INPUT RECORDS:
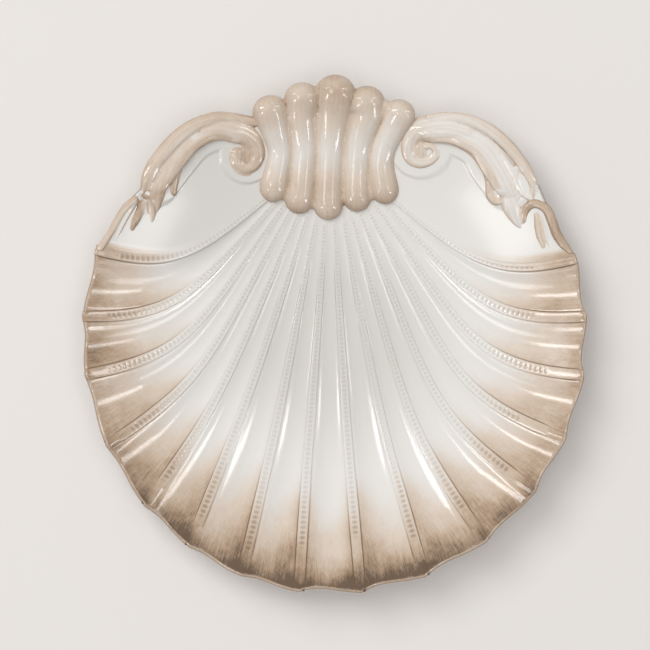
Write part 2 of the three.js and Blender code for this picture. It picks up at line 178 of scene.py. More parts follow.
# The rolls of each scroll: path, height for its half-width, lift above the bowl at its start and end, wash.
LEFT_ROLLS = (
    (LEFT_ARM, 0.34, 0.5, 0.8, 0.12),
    (LEFT_VOLUTE, 0.55, 0, 1.8, 0.42),
    (LEFT_EYE, 0.4, 0, 0, 0.62),
    (((-116, 96, 4), (-116, 89, 4.5), (-115, 83, 3)), 0.4, 1, 0.6, 0.36),
    (((-44.8, 110, 1.2), (-48.6, 103.8, 2), (-56, 102, 2.4), (-63, 104.3, 2.4), (-66.6, 109.8, 2.3),
      (-67.2, 115.3, 2.1), (-65, 120, 1.6)), 0.9, 0, 0.3, 0.4),
    (((-121.2, 91.8, 2.3), (-119.3, 98, 3.6), (-115.3, 106.5, 4.2), (-108.9, 114.8, 4.6),
      (-101.6, 122.8, 4.8), (-93.3, 129.6, 4.6), (-84.2, 134.7, 4.1), (-74, 137.6, 3.7), (-64, 137.2, 3.4),
      (-56, 136, 3.2), (-49.5, 135, 3)), 0.6, 1, 1.6, 0.42),
    (((-117.8, 92, 1.4), (-115.6, 99.8, 2.2), (-112.2, 105.5, 2.2), (-108.4, 109.4, 1.2)), 0.75, 2, 2, 0.3),
    (((-92, 122.5, 2.6), (-99.5, 116, 3.4), (-105.5, 107.8, 4.2), (-109, 99.8, 4.8), (-111.5, 93, 5),
      (-112.7, 86.8, 4.4), (-113.2, 81.7, 3), (-113.6, 76.4, 1.2)), 0.6, 1.6, 0, 0.48),
    (((-117.6, 84.5, 1.8), (-116.2, 79.5, 2.2), (-116, 74, 1.8), (-117, 69.8, 0.9)), 0.8, 1.2, 0, 0.36),
    (((-67.5, 124.5, 2), (-73, 126.3, 2.4), (-79.8, 124.9, 2.8), (-86.6, 120.6, 3.1), (-93.2, 116, 3.4),
      (-97.9, 110, 3.5), (-100.8, 103.2, 3.5), (-102.3, 96.4, 3.3), (-103, 90.5, 3)), 0.75, 1.5, 0.7, 0.52),
    (((-121.5, 88.3, 2.3), (-118, 86.8, 2.3)), 0.8, 0.8, 0.8, 0.62),
    (((-126.5, 86, 2.2), (-131, 82, 2.4), (-135, 77.2, 2.3), (-138.4, 71.3, 2.3), (-141.5, 65.4, 2.2),
      (-144.5, 60.5, 2.4), (-148.5, 54.5, 2.2)), 0.8, 0.4, 0.2, 0.34),
    (((-126.5, 84, 1.8), (-130.4, 78.4, 2.4), (-134.3, 71.9, 2.6), (-137.2, 66.1, 2.4), (-139.3, 60.5, 1.6)),
     0.6, 0.1, 0, 0.1),
    (((-122.5, 84, 2.6), (-125, 76.8, 3.4), (-127.5, 71.9, 3.4), (-129.2, 67.8, 2.6)), 0.6, 0.2, -0.2, 0.62),
    (((-121, 83.5, 2.2), (-120.6, 77.5, 2.2), (-121, 75, 1.8)), 0.6, 0, -0.4, 0.12),
)
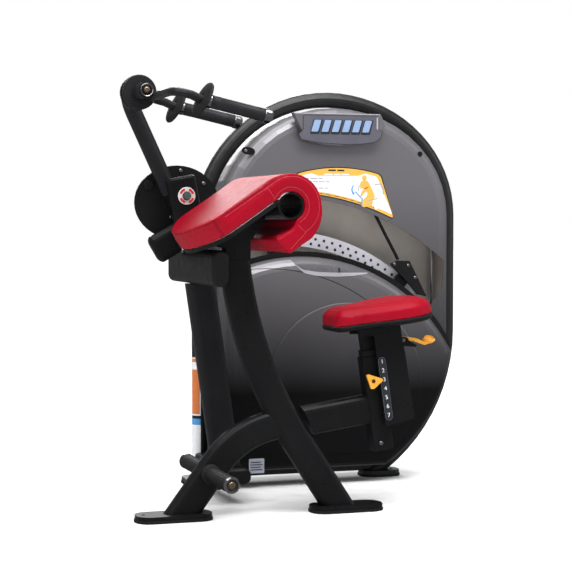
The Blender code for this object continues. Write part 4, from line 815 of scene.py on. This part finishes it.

WORK TO BE COMPLETED: Restate the listing above word for word.

RESPONSE TO THE EXERCISE:
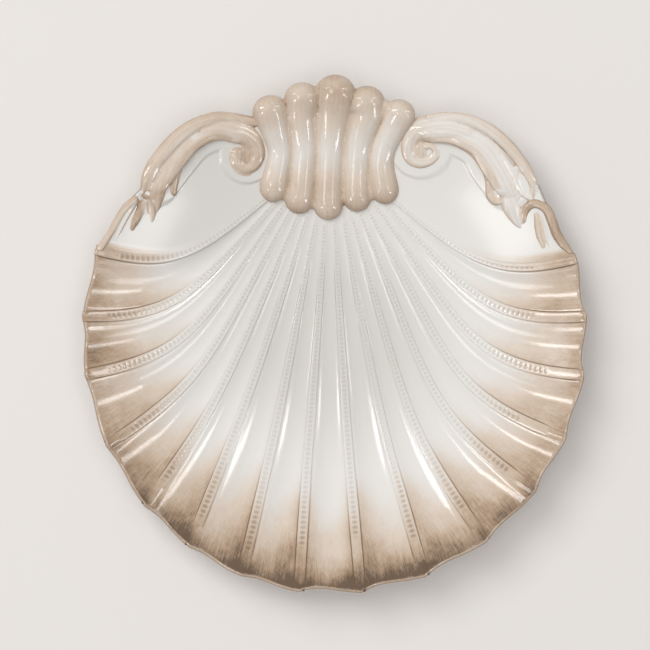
Write part 2 of the three.js and Blender code for this picture. It picks up at line 178 of scene.py. More parts follow.
# The rolls of each scroll: path, height for its half-width, lift above the bowl at its start and end, wash.
LEFT_ROLLS = (
    (LEFT_ARM, 0.34, 0.5, 0.8, 0.12),
    (LEFT_VOLUTE, 0.55, 0, 1.8, 0.42),
    (LEFT_EYE, 0.4, 0, 0, 0.62),
    (((-116, 96, 4), (-116, 89, 4.5), (-115, 83, 3)), 0.4, 1, 0.6, 0.36),
    (((-44.8, 110, 1.2), (-48.6, 103.8, 2), (-56, 102, 2.4), (-63, 104.3, 2.4), (-66.6, 109.8, 2.3),
      (-67.2, 115.3, 2.1), (-65, 120, 1.6)), 0.9, 0, 0.3, 0.4),
    (((-121.2, 91.8, 2.3), (-119.3, 98, 3.6), (-115.3, 106.5, 4.2), (-108.9, 114.8, 4.6),
      (-101.6, 122.8, 4.8), (-93.3, 129.6, 4.6), (-84.2, 134.7, 4.1), (-74, 137.6, 3.7), (-64, 137.2, 3.4),
      (-56, 136, 3.2), (-49.5, 135, 3)), 0.6, 1, 1.6, 0.42),
    (((-117.8, 92, 1.4), (-115.6, 99.8, 2.2), (-112.2, 105.5, 2.2), (-108.4, 109.4, 1.2)), 0.75, 2, 2, 0.3),
    (((-92, 122.5, 2.6), (-99.5, 116, 3.4), (-105.5, 107.8, 4.2), (-109, 99.8, 4.8), (-111.5, 93, 5),
      (-112.7, 86.8, 4.4), (-113.2, 81.7, 3), (-113.6, 76.4, 1.2)), 0.6, 1.6, 0, 0.48),
    (((-117.6, 84.5, 1.8), (-116.2, 79.5, 2.2), (-116, 74, 1.8), (-117, 69.8, 0.9)), 0.8, 1.2, 0, 0.36),
    (((-67.5, 124.5, 2), (-73, 126.3, 2.4), (-79.8, 124.9, 2.8), (-86.6, 120.6, 3.1), (-93.2, 116, 3.4),
      (-97.9, 110, 3.5), (-100.8, 103.2, 3.5), (-102.3, 96.4, 3.3), (-103, 90.5, 3)), 0.75, 1.5, 0.7, 0.52),
    (((-121.5, 88.3, 2.3), (-118, 86.8, 2.3)), 0.8, 0.8, 0.8, 0.62),
    (((-126.5, 86, 2.2), (-131, 82, 2.4), (-135, 77.2, 2.3), (-138.4, 71.3, 2.3), (-141.5, 65.4, 2.2),
      (-144.5, 60.5, 2.4), (-148.5, 54.5, 2.2)), 0.8, 0.4, 0.2, 0.34),
    (((-126.5, 84, 1.8), (-130.4, 78.4, 2.4), (-134.3, 71.9, 2.6), (-137.2, 66.1, 2.4), (-139.3, 60.5, 1.6)),
     0.6, 0.1, 0, 0.1),
    (((-122.5, 84, 2.6), (-125, 76.8, 3.4), (-127.5, 71.9, 3.4), (-129.2, 67.8, 2.6)), 0.6, 0.2, -0.2, 0.62),
    (((-121, 83.5, 2.2), (-120.6, 77.5, 2.2), (-121, 75, 1.8)), 0.6, 0, -0.4, 0.12),
)
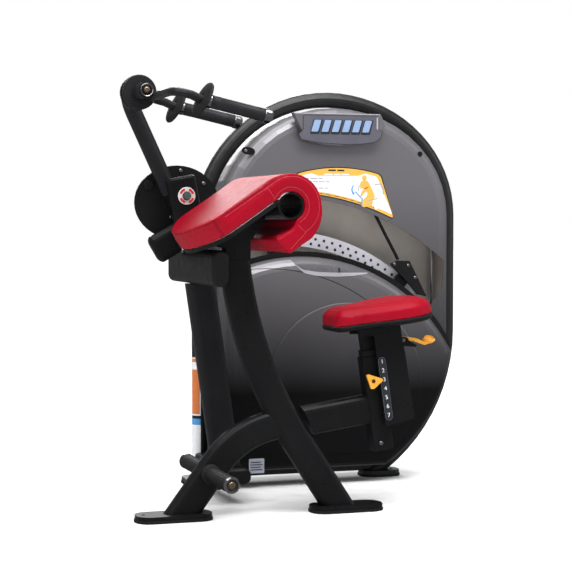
The Blender code for this object continues. Write part 4, from line 815 of scene.py on. This part finishes it.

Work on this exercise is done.